Unfortunately, in the U.S., clinical trials aren’t available in every location, and often, patients have to go to a larger medical center, often an academic medical center or research center, to have access to clinical trials, and I think that’s one of the inherent challenges of our health system. I don’t have an answer to that.
But, there are lots of places for patients to find out information about clinical trials.
The National Cancer Institute has a website that’s really active. There are a number of blood-disease-focused and MPN-focused patient organizations that patients should avail themselves of. The Leukemia & Lymphoma Society is one that’s been a long advocate for patients, and there are a number of MPN-focused organizations as well.
And so, I think patients should maybe go to the Internet and look around a little bit to get a little information for themselves, but I think also asking their physicians if they’re aware of trials that are available.

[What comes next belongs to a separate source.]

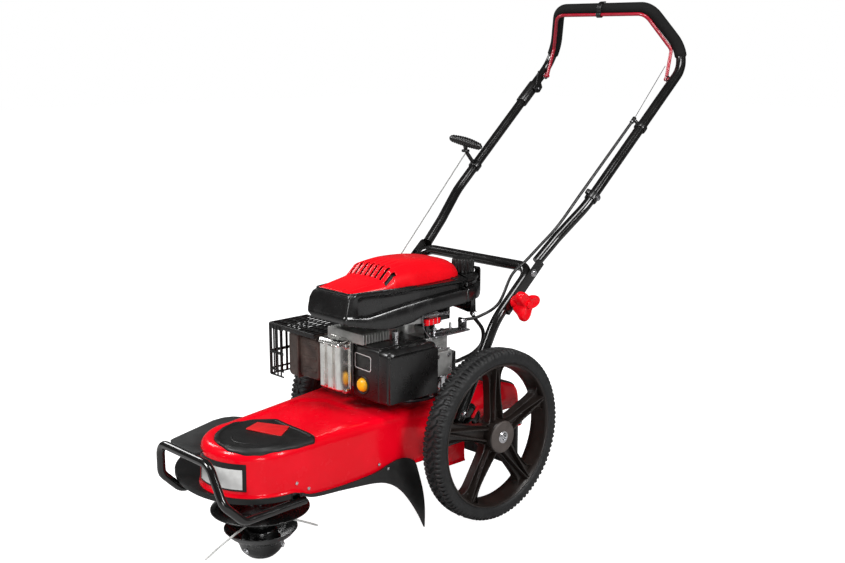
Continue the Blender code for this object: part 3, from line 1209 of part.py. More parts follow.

Within most of the major urban centers, there may be multiple institutions that have a different collection of clinical trials, and I think if you’re being taken care of by a physician at one of those centers, asking him or her if there is a trial that may not be at that center, but might be available in New York or who they might talk to to find out about those trials is a really reasonable thing to do, and a way for patients to self-advocate.
But, it often does require more energy to do that, and I think one of the challenges for some patients with MPNs is that the disease takes away some of that energy, and so, enlisting a family member or friend to help give voice, to advocate for you, is another way of overcoming that.